Fisheries WA appealed to the High Court.
The High Court found, 5:0, Jeffrey Palmer’s mistake was one of law, not fact.
Gleeson CJ and Kirby J emphasised the importance of identifying the elements of the offence to be proved.
 [I]f a person is alleged to have committed an offence, it is both necessary and sufficient for the prosecution to prove the elements of the offence, and it is irrelevant to the question of guilt that the accused person was not aware that those elements constituted an offence.
They held that the only mistake Mr Palmer made was a mistake resulting from his ignorance of the law, at .
McHugh J came to the same conclusion.
 In response, Mr Palmer contends that the earlier dealings with Fisheries WA are relevant — indeed fundamental — to characterising his mistake. He submits that at all material times he possessed an honest and reasonable, but mistaken, belief that:
(a) he had been provided with all relevant regulations concerning the area where he proposed to fish;
(b) there was no regulation bearing on the closure by Fisheries WA of the waters in which he proposed to fish or, in short, that reg 34 of the regulations did not exist; and
(c) he was lawfully entitled to fish where he did.
 At common law, and in my opinion under the Criminal Code, once the prosecution proves in relation to a strict liability offence that the defendant knew the facts that constitute the actus reus of the offence, that is, all the facts constituting the ingredients necessary to make the act criminal, the defendant cannot escape criminal responsibility by contending that he or she did not understand the legal consequences of those facts.
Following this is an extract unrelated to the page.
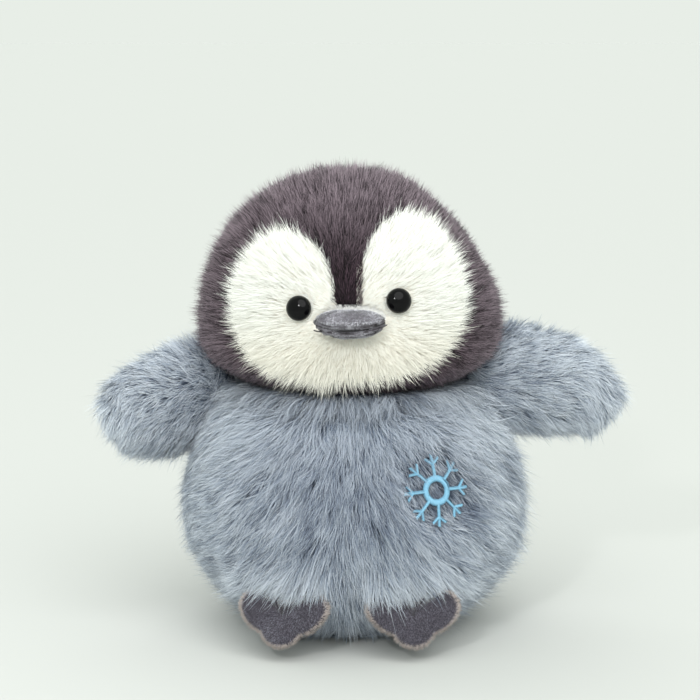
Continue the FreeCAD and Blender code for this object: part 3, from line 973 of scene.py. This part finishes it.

In R v Turnbull, Jordan CJ, when discussing the common law concept of mens rea, said:
[I]t is also necessary at common law for the prosecution to prove that he knew that he was doing the criminal act which is charged against him, that is, that he knew that all the facts constituting the ingredients necessary to make the act criminal were involved in what he was doing. If this be established, it is no defence that he did not know that the act which he was consciously doing was forbidden by law. Ignorance of the law is no excuse. But it is a good defence if he displaces the evidence relied upon as establishing his knowledge of the presence of some essential factual ingredient of the crime charged. [Emphasis added]
This passage was cited with approval by Brennan J in He Kaw Teh v R.
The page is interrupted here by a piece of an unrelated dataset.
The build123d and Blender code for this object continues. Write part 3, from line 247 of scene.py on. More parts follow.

Callinan and Heydon J came to the same conclusion.
 The difficulty for the respondent is that there were here a series of mistakes, the one to which Olsson AUJ referred, the actual decision to rely on the information with which he had been provided, and the actual reliance, by fishing in the embargoed waters. The last is a different mistake from, for example, a mistake as to the location of his vessel or his lobster pots. The last, it can be seen, is discrete in time, place and physical activity from the other two, although but for them it is unlikely that it would have been made. The offence of which the respondent was convicted was not of failing to obtain, or hold and rely on complete and accurate materials, but of fishing where professional fishing was impermissible. The elements of the offence consisted of fishing in the embargoed waters, an activity which the respondent knew to be proscribed. Unfortunately, in the circumstances he could be no less guilty than a motorist who has done everything reasonably possible to ascertain the speed limits on a stretch of roadway along which he is to travel but having failed to do so, in one or more instances, exceeds those limits because he was unaware of them.
(They were also pretty scathing of the exercise of prosecutorial discretion to commence the proceedings.)
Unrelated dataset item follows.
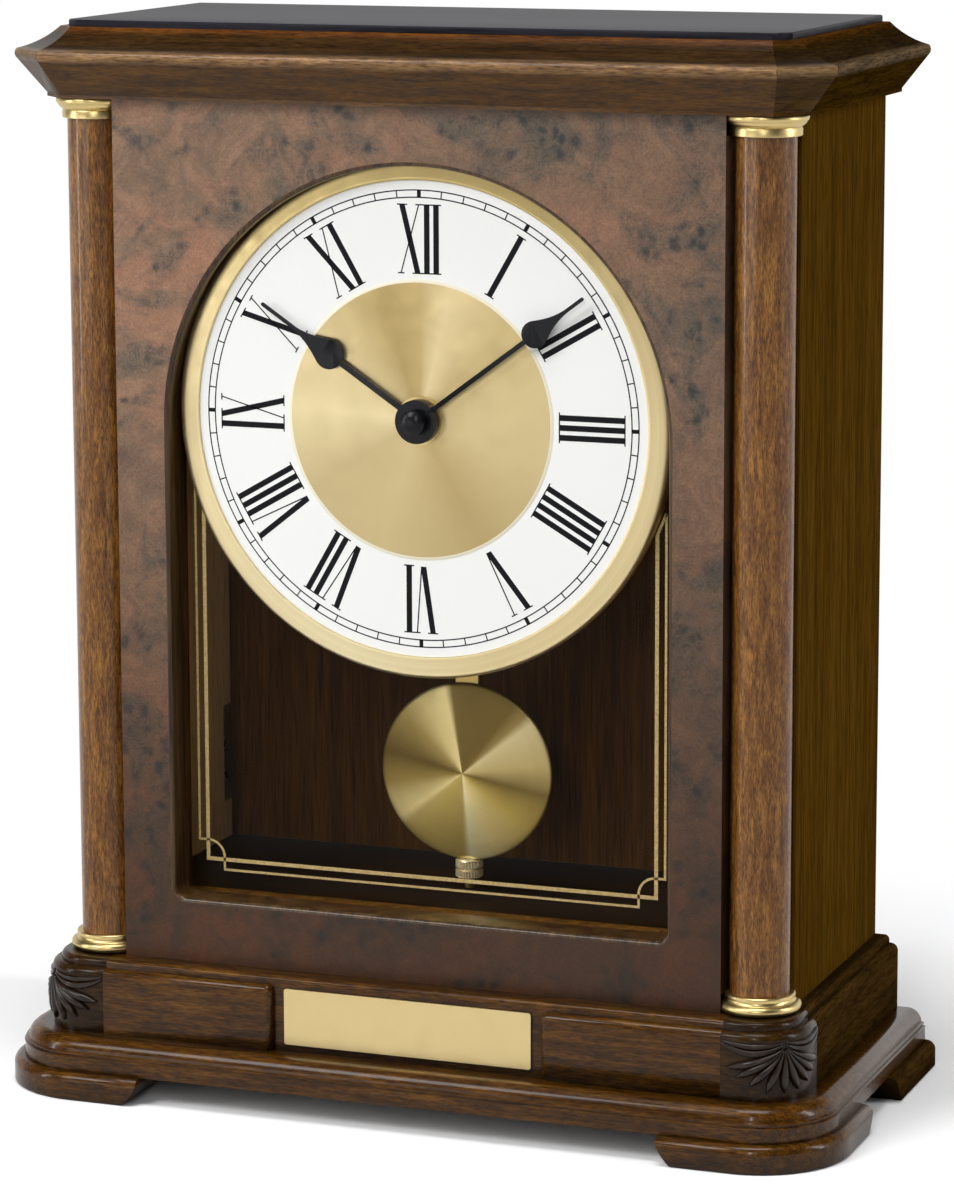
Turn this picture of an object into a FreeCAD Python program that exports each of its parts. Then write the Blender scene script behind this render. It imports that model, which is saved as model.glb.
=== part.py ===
"""Mantel clock with a pendulum: a veneered wooden case on bracket feet, an arched
window, a brass-rimmed dial and a battery movement behind it.

Millimetres. X runs to the viewer's right, the clock faces -Y, +Z is up. The origin is on
the surface that the clock stands on, at the middle of its footprint."""
import FreeCAD, Part
import os
from math import cos, pi, radians, sin

V = FreeCAD.Vector

# Case: the carcass without its mouldings
case_width = 230.6
case_depth = 103.1
body_height = 265.3
wall = 13.0
floor_thickness = 16.0
ceiling_thickness = 8.0
panel_thickness = 10.6

# Base: feet, slab and frieze, each standing out from what it carries
foot_height = 8.5
slab_thickness = 10.0
frieze_height = 23.0
foot_overhang = 3.3
slab_overhang = 9.3
frieze_side_overhang = 7.5
frieze_front_overhang = 10.5
frieze_corner_radius = 16.0
block_run = 22.9
frieze_rear_thickness = 18.0
foot_front_run = 46.6
foot_side_run = 48.6
rear_foot_run = 39.1
foot_toe = 5.0
foot_top_round = 2.8
foot_bottom_round = 0.8
foot_toe_lip = 1.8
foot_toe_shares = (0.30, 0.58)

# Edge mouldings of the base
ledge_width = 3.0
slab_ovolo_width = 5.0
slab_ovolo_height = 4.2
slab_bead = 0.55
slab_band_slope = 0.2
frieze_bead = 1.6
frieze_quirk = 0.9
frieze_fillet = 0.5
frieze_ovolo = 2.3
recess_round = 2.1

# Name plate in its recess, bare
plate_width = 80.0
plate_height = 17.5
plate_thickness = 0.8
plate_corner = 0.8
recess_margin = 3.5
plate_sill = 2.1

# Column notch, columns and their brass rings
notch_width = 18.65
notch_depth = 13.4
column_radius = 9.05
column_gap = 0.15
base_ring_radius = 12.6
base_ring_height = 5.6
base_ring_belly = 1.6
base_ring_flat_share = 0.4
base_ring_throat = 11.2
capital_radius = 12.5
capital_height = 6.3
capital_collar_height = 2.6
capital_lip_height = 1.5
ring_collar_radius = 10.5
ring_seat_clearance = 0.15

# Cornice, read outwards from the case and up from its underside
top_board_thickness = 23.2
top_reveal = 2.0
top_board_inset = 1.3
top_board_edge_round = 0.7
cornice_setback = 1.5
cornice_chamfer = 5.6
cornice_fillet_out = 5.1
cornice_fillet_height = 1.1
cornice_nose_out = 13.4
cornice_nose_height = 3.0
cornice_nose_rise = 11.5
cornice_nose_bulge = 0.6
cornice_ledge_out = 1.0
cornice_cove_sag = 0.94

# Arched window
arch_margin = 15.45
arch_head_margin = 12.6
arch_sill = 2.5
arch_corner_radius = 5.0
lipping_width = 2.7
lipping_round = 2.4
glass_thickness = 3.0
stop_width = 5.4
stop_rail = 2.7
stop_depth = 6.0
post_lap = 8.65
post_depth = 8.0

# Dial, read from the glass towards the front
dial_plate_lip = 1.0
dial_plate_thickness = 4.0
dial_lap = 2.3
dial_thickness = 0.6
dial_ring_width = 29.4
centre_disc_thickness = 0.3
bezel_margin = 2.6
bezel_flange = 6.9
bezel_wall = 1.2
bezel_lip = 0.7
bezel_shoulder = 2.2
bezel_dome = 1.3
bezel_crest_share = 0.45

# Centre fixing and hands
bush_radius = 4.0
bush_hole_clearance = 0.15
tube_radius = 2.5
arbor_radius = 1.5
running_clearance = 0.06
nut_radius = 7.2
nut_thickness = 1.0
hand_gap = 0.25
hand_thickness = 0.5
hand_boss_radius = 6.6
hand_boss_height = 1.0
hour_hand_shortfall = 5.1
hour_tip_run = 26.1
hour_bulb_radius = 4.6
hour_stem_width = 1.75
hour_taper = 13.7
minute_hand_shortfall = 6.3
minute_tip_run = 18.9
minute_bulb_radius = 4.05
minute_stem_width = 1.45
minute_taper = 12.8
hand_tip_width = 1.1
hand_cap_radius = 3.8
hand_cap_height = 4.3
hand_cap_dome = 1.2
hand_cap_crown_shares = (0.55, 0.22)
hour_hand_angle = 303.6
minute_hand_angle = 53.4
hand_bulb_lean = 62.0

# Movement
housing_width = 66.0
housing_height = 91.0
housing_depth = 20.0
housing_wall = 2.0
housing_corner = 4.0
housing_above_centre = 34.0
cover_thickness = 1.6
gear_module = 0.6
gear_width = 1.4
cannon_teeth = 10
minute_wheel_teeth = 30
minute_pinion_teeth = 8
hour_wheel_teeth = 32
tooth_tip_share = 0.17
tooth_root_share = 0.56
addendum_share = 0.80
dedendum_share = 1.15
gear_gap = 0.4
minute_stem_radius = 1.0
pivot_radius = 0.8
pivot_length = 1.2
setting_knob_radius = 5.5
setting_knob_height = 4.0
setting_knob_flutes = 8
setting_knob_flute = 0.55
setting_knob_gap = 0.25
motor_width = 31.0
motor_height = 24.0
motor_clearance = 1.4
battery_radius = 7.1
battery_length = 49.2
battery_nub_radius = 2.6
battery_nub_length = 1.2
battery_shift = 2.0
battery_below_top = 1.0
battery_door_margin = 0.7
battery_window_share = 0.9
contact_thickness = 0.5
contact_height = 10.0
contact_spring_radius = 3.6
circuit_width = 50.0
circuit_below_centre = 19.0
circuit_thickness = 1.2
circuit_standoff = 0.5
circuit_above_floor = 1.0
circuit_pillar_radius = 1.2
coil_radius = 6.0
coil_core_radius = 2.0
coil_gap = 0.6
coil_rise_share = 0.5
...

The case shows how important it is to figure out if a mistake is one of law or fact. And, how hard it can be. In this case, when the dust settled 5½ years after Jeffrey Palmer fished for rock-lobster, 9 judicial officers had considered the case and it was only at the High Court — the final court of appeal in Australia — that all agreed his mistake was one of law, not fact.
The renewed emphasis on identifying the nature of the mistake could alter accepted wisdom about summary prosecutions for driving when suspended or disqualified. But more about that soon…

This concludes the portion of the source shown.